Remote work has also quietly changed the platform for homesteading. For those able to earn income online, the need to live near an office has loosened. The tradeoff between convenience and quiet no longer feels like such a chore. Some younger families are choosing acreage over subdivision lots, creek water over traffic noise. Even with limited broadband, the possibility exists; even more so with the local utility companies beginning the process of installing fiber internet to the county. A laptop on a farmhouse table can now help pay the mortgage on the farm itself.
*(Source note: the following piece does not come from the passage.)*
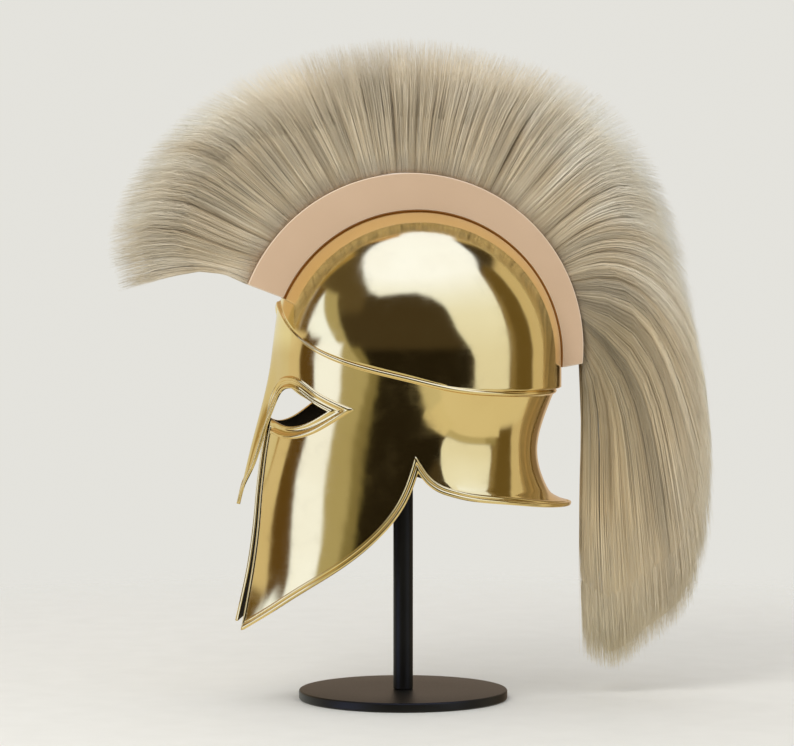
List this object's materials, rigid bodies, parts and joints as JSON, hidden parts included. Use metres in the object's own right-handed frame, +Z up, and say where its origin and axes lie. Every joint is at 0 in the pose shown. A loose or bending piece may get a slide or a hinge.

Yet economics alone does not explain the appeal. There is also a cultural undercurrent – a desire for slower rhythms and visible effort. Many young parents speak about wanting their children outside more, learning the shape of seasons rather than the glow of a screen. They want them to know how to stack wood, how to plant potatoes by eye and feel, how to recognize the difference between maple and poplar. In a county long defined by timber, farming and self-reliance, that instinct feels less like reinvention and more like rediscovery.
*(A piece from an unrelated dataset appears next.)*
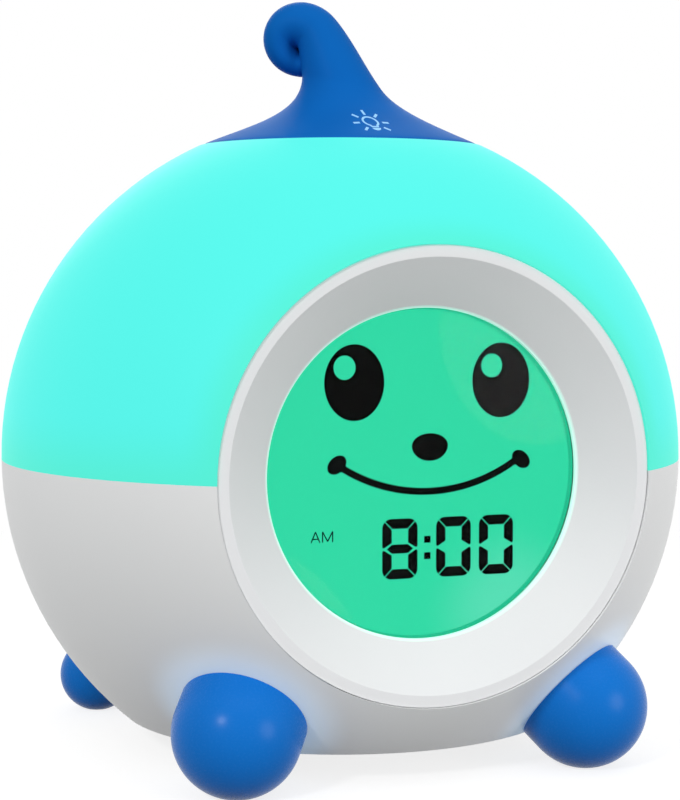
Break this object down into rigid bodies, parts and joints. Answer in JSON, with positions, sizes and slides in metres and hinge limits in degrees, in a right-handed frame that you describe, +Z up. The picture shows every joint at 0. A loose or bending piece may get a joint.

The landscape itself makes the choice plausible. The mountains, the long winters, and the proximity to the Monongahela National Forest keep daily life closely tied to weather and terrain. Frost dates still dictate planting. Heavy snows still test roofs and resolve. In such a place, tending land does not feel symbolic – it feels practical. Generations before have done the same, often out of necessity. The difference now is that some are deliberately choosing it.

But that choice isn’t romantic in practice. Gardens fail, and late frosts bite all of the tender seedlings. Chickens fall prey to foxes or hawks. Wood must be cut, split, stacked and carried – and carried again; even purchased loads must be stacked. A broken well pump or a generator that refuses to start can undo a week’s careful planning. The work is physical, and more often than not, relentless. Those who step into it quickly learn that self-sufficiency is less about aesthetics and more about endurance. Some focusing less on the latter…
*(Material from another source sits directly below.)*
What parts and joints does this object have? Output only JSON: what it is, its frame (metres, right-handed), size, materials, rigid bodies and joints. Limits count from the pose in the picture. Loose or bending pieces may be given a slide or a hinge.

Even so, there is a steadiness to the work that resonates. Planting seeds in April and harvesting in August offers a visible arc of effort and reward. Stacking firewood in the steaming summer becomes warmth in January. The cause-and-effect are identifiable and honest. In a world where so much labor feels abstract, that clarity holds appeal.

There are also social implications. In counties that have weathered industry loss and population decline, the presence of young families investing in land can signal quiet optimism. Old barns repaired instead of collapsing. Fences rebuilt, not “fixed.” Gardens expanding year after year. It suggests a belief that the place is worth staying in – and worth building something upon. But whether this renewed interest in homesteading will continue remains to be seen. At least for now. Trends rise and fall (especially with social media), economic pressures ease and tighten again. Yet, for now, smoke continues to rise from chimneys across the hills. Seed catalogs – printed and digital – arrive before the snow fully melts. Children follow parents into garden rows and learn by doing.

It may not look exactly like the homesteads from a century ago – solar panels sometimes share the roof space with stovepipes. Chainsaws replace crosscut saws. Smartphones sit on kitchen counters beside the cast iron. But the underlying impulse feels familiar; a deep root, not relying on distant systems, and shaping a life measured not only in paychecks, but in stored jars, stacked wood, and soil turned by hand.

In Pocahontas County, that instinct never entirely disappeared. It may simply be finding new hands – and new reasons – to carry it forward.